İddianameyi hazırlamıyorlar ki tahliyeler gerçekleşmesin diye. Bugün
tahliye haberleri aldık, bu da bizler için umut oldu. İnşallah biz de
güzel günlere kavuşacağız. Bu güzel ortamdaki insanların selamlarını ve
dualarını ileteceğim babam.”
Komiser Hüseyin Korkmaz'ın Güney Koreli eşi Leyla Korkmaz da “Hayırlı
bir zamanda çıksınlar istiyoruz. Bugün Silivri’de görüştük. Onlar
Ramazan’ı çok iyi değerlendiriyorlar. Biz de mümkün olduğunca onları
desteklemeye çalışıyoruz. Tuvalete çok yakın bir yerde iftar
yaptırıyorlarmış. Kapılarda kilit olmadığı için biri lavaboya giriyor
birisi dışarıda yemek yiyor. O kadar dar alanda bile çok değerlendiriyor
diye duydum. İçeride hep dua, Kur’an, namaz dolu dolu geçiriyorlarmış.” şeklinde konuştu.
FERMANİ ALTUN: ZALİMLER SALTANATTA, ZULÜMDE YARIŞIR
Yaşanan
ayrışmalara ve IŞİT tehlikesine dikkat çeken Dünya Ehli Beyt Vakfı
Başkanı Fermani Altun, duygularını şöyle dile getirdi: “Bir avuç
terör grubu yüzünden büyük sorunlar yaşanmakta. Bunu empoze edenler
dünyadaki din adına zalim din zalim dindarlardır. Zalim dindarlar cahil
dindarları kullanıyorlar. Burada ehli kamil olanlara büyük görev
düşüyor. Hangi inançtan, hangi meşrepten olursa olsun, nasıl inanıyorsa
inansın ehli kamillerin hepsi ittifakta yarışan ve hak yolunda olan
mübareklerdir. İslam’ı kurtarmamız lazım. Dünyayı bu terör vahşetinden
kurtarmamız lazım. Buna öncülük yapan, zemin hazırlayan güçlerin
yargılanmasını istiyoruz. Türkiye de en büyük hedeflerinin başındadır.

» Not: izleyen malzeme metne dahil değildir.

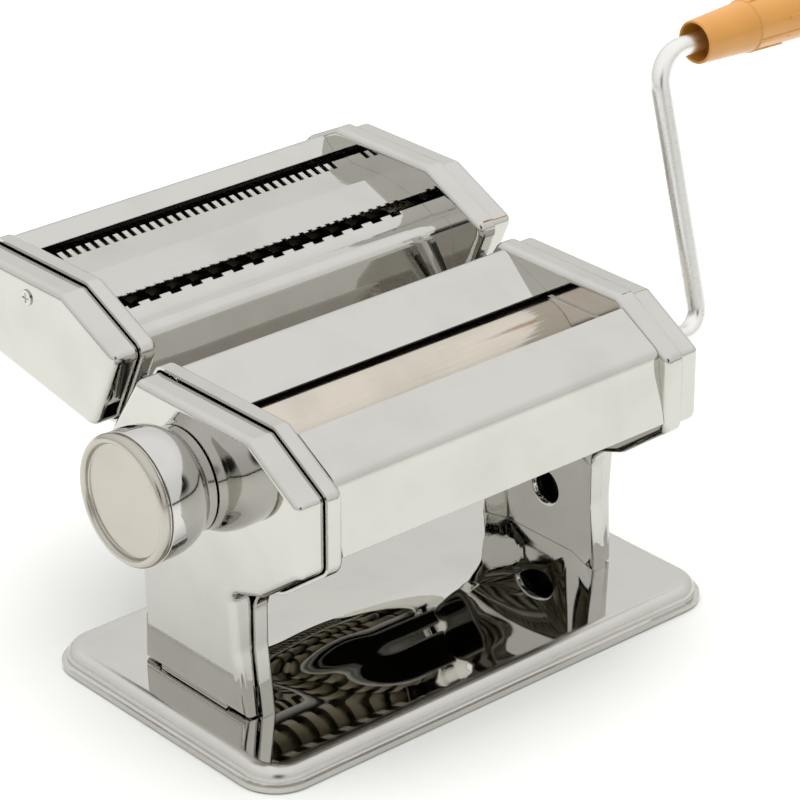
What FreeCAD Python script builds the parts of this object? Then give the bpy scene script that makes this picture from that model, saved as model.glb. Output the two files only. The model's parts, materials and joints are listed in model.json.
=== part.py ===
import FreeCAD, Part
import Sketcher
import math
import os
import re
from FreeCAD import Placement, Rotation, Vector

os.makedirs("parts", exist_ok=True)
doc = FreeCAD.newDocument("pasta_machine")
sheet = doc.addObject("Spreadsheet::Sheet", "Sizes")

# Millimetres. X runs along the rollers with the crank on +X, Y points to the cutter
# and Z up. The origin is the middle of the base at table level.
SIZES = {
    # clearances
    "running": 0.06,
    "press": 0.02,
    "sliding": 0.25,
    "slack": 0.4,
    # end plates and their covers, measured along X
    "wall_in": 75.0,
    "wall": 1.2,
    "rim": 7.3,
    "fold": 2.8,
    "leg_bend": 11.0,
    "plate_grow": 1.2,
    "lid_inset": 0.7,
    "lid_overlap": 0.3,
    "lid": 11.0,
    "lid_wall": 1.0,
    "lid_fold": 3.0,
    "lid_taper": 4.8,
    "taper_top": 78.0,
    # base
    "base_beyond": 25.0,
    "base_width": 127.9,
    "base_height": 8.0,
    "base_corner": 16.0,
    "base_lip": 2.0,
    "base_step": 1.8,
    "base_sheet": 1.0,
    "base_shoulder": 5.0,
    "base_inner_fold": 4.0,
    "pad_radius": 9.0,
    "pad_inset": 16.5,
    "foot_gap": 0.6,
    "tab_end": 4.6,
    "tab_half": 18.0,
    "tab_y": 3.0,
    "rivet_y": 12.0,
    "rivet_radius": 1.5,
    "rivet_head_radius": 2.1,
    "rivet_head": 1.3,
    # clamp hole and dished part of the legs
    "dish": 6.0,
    "dish_top": 50.0,
    "dish_end": 60.0,
    "dish_front": 31.0,
    "dish_front_crease": 13.0,
    "dish_rear_crease": 22.0,
    "dish_rear": 31.0,
    "dish_front_depth": 0.5,
    "dish_rear_depth": 2.5,
    "clamp_radius": 6.0,
    "clamp_lip": 1.4,
    "clamp_flare": 1.6,
    "clamp_depth": 2.6,
    "clamp_y": 2.0,
    "clamp_z": 29.0,
    # kneading rollers
    "roller_radius": 17.0,
    "roller_end": 1.3,
    "journal": 7.0,
    "front_axis_y": -38.2,
    "front_axis_z": 97.5,
    "nip": 0.4,
    "rear_axis_z": 94.5,
    "travel": 2.42,
    "bush_radius": 9.5,
    "bush_flange": 12.0,
    "bush_flange_thick": 1.6,
    "bush_long": 4.8,
    "gear_gap": 5.8,
    "gear_wide": 4.0,
    "gear_tip": 19.2,
    "gear_root": 14.9,
    "tooth_tip": 1.5,
    "tooth_root": 3.2,
    "socket_depth": 19.5,
    "socket_flats": 7.3,
    "socket_setback": 2.0,
    # bearing blocks of the movable roller
    "block_gap": 0.4,
    "block_thin": 4.0,
    "block_thick": 7.8,
    "block_front": -16.0,
    "block_mid": 12.0,
    "block_rear": 24.0,
    "block_low": 79.0,
    "block_shoulder": 90.0,
    "block_slope": 96.0,
    "block_high": 109.0,
    "window": 1.0,
    "bar_y": 19.0,
    "bar_z": 84.0,
    "bar_radius": 3.0,
    "bar_spigot": 2.2,
    "strip_high": 3.5,
    "strip_wide": 4.0,
    # thickness regulator
    "regulator_y": -2.6,
    "regulator_z": 94.5,
    "throw": 1.22,
    "start_angle": 80.0,
    "pin_radius": 2.5,
    "pin_long": 2.4,
    "pin_slot_half": 4.3,
    "pin_slot_deep": 2.8,
    "disc_radius": 8.0,
    "disc_thick": 3.0,
    "disc_gap": 0.6,
    "shaft_radius": 6.0,
    "regulator_bush_radius": 8.0,
    "regulator_bush_flange": 10.0,
    "square": 7.5,
    "square_end": 20.0,
    "knob_gap": 0.4,
    "knob_screw_radius": 1.8,
    "index_radius": 1.6,
    "index_circle": 13.0,
    "index_long": 2.6,
    "knob_long": 22.6,
    "knob_hub": 7.6,
    "knob_bore": 9.0,
    "spring_wire": 0.5,
    "spring_radius": 6.5,
    "spring_turns": 6.0,
    # crank
    "rod_radius": 3.7,
    "hex_flats": 7.0,
    "hex_gap": 0.5,
    "arm_x": 119.5,
    "arm_long": 102.0,
    "arm_lean": 15.66,
    "lower_bend": 8.8,
    "upper_bend": 13.0,
    "grip_start": 139.5,
    "grip_end": 232.0,
    "grip_mouth": 6.8,
    "retainer_radius": 6.0,
    "retainer_thick": 2.0,
    "eyelet_radius": 5.5,
    "eyelet_flange": 7.5,
    "eyelet_bore": 4.5,
    # rods, nuts and posts of the main frame
    "rod_thick": 3.0,
    "rod_thread": 2.2,
    "nut_corner": 4.0,
    "nut_thick": 3.0,
    "post_radius": 3.0,
    # sheet metal between the end plates
    "panel": 0.8,
    "scraper": 0.6,
    "scraper_gap": 0.4,
    "guide": 1.0,
    # cutter
    "cutter_root": 7.4,
    "cutter_tip": 10.2,
    "cutter_journal": 6.2,
    "cutter_bush_radius": 7.6,
    "cutter_bush_flange": 8.7,
    "cutter_bush_long": 2.6,
    "cutter_end": 1.6,
    "cutter_pitch": 18.0,
    "cutter_out": 19.0,
    "cutter_rise": 15.5,
    "narrow_back": 40.0,
    "narrow_rise": 6.0,
    "wide_step": 9.43,
    "wide_disc": 4.3,
    "narrow_step": 4.18,
    "narrow_disc": 1.77,
    "cutter_gear_gap": 2.4,
    "cutter_gear_tip": 10.3,
    "cutter_tooth_tip": 1.0,
    "cutter_tooth_root": 2.2,
    "cutter_rod": 2.2,
    "cutter_thread": 1.6,
    "cutter_nut_corner": 2.8,
    "cutter_nut_thick": 1.8,
    "screw_back": 24.2,
    "screw_rise": 20.8,
    "cutter_screw_radius": 1.4,
    "cutter_head_radius": 3.0,
    "cutter_head": 0.6,
    "cutter_recess": 0.4,
    "cutter_post_radius": 2.3,
    # hanger rails that carry the cutter
    "rail_web": 2.0,
    "rail_head": 4.2,
    "rail_thick": 1.2,
    "rail_low": 9.0,
    "rail_high": 26.0,
    "rail_x": 79.0,
}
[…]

Irak’ta Suriye’de yaşanan vahşetler adım adım Türkiye’ye taşınmaktadır
hem uluslararası güçler tarafından hem Türkiye’deki yanlış politikalar
yüzünden. O bakımdan yapılan ayrım ve ayrışmalar alt zemini
hazırlamaktadır. Türkiye hem elini hem gövdesini bu vahşetin içine
sokmuştur. Ehli kamil Müslümanların kucaklaşmasının dünden daha çok
zamanı olduğunu söyleyebilirim. Adaleti, hakkı, hukuku, demokrasiyi
paylaşmayı, dayanışmayı, beraber yaşamayı tesis etmemiz gerekiyor.
Tüm insanlığın ve İslam aleminin de iki büyük düşmanı vardır; cahiller ile zalimler. Ehli kamil olanlar ittifakta yarışırlar. Cahiller ihtilafta yarışırlar, kavgada yarışırlar. Zalimler çıkarda, mevkide, saltanatta, zulümde yarışırlar. Hem dünya nizamını bozan, hem insanların arasına ayrılık tohumlarını eken bu zalimleri toplumun doğru tanıması gerekiyor.”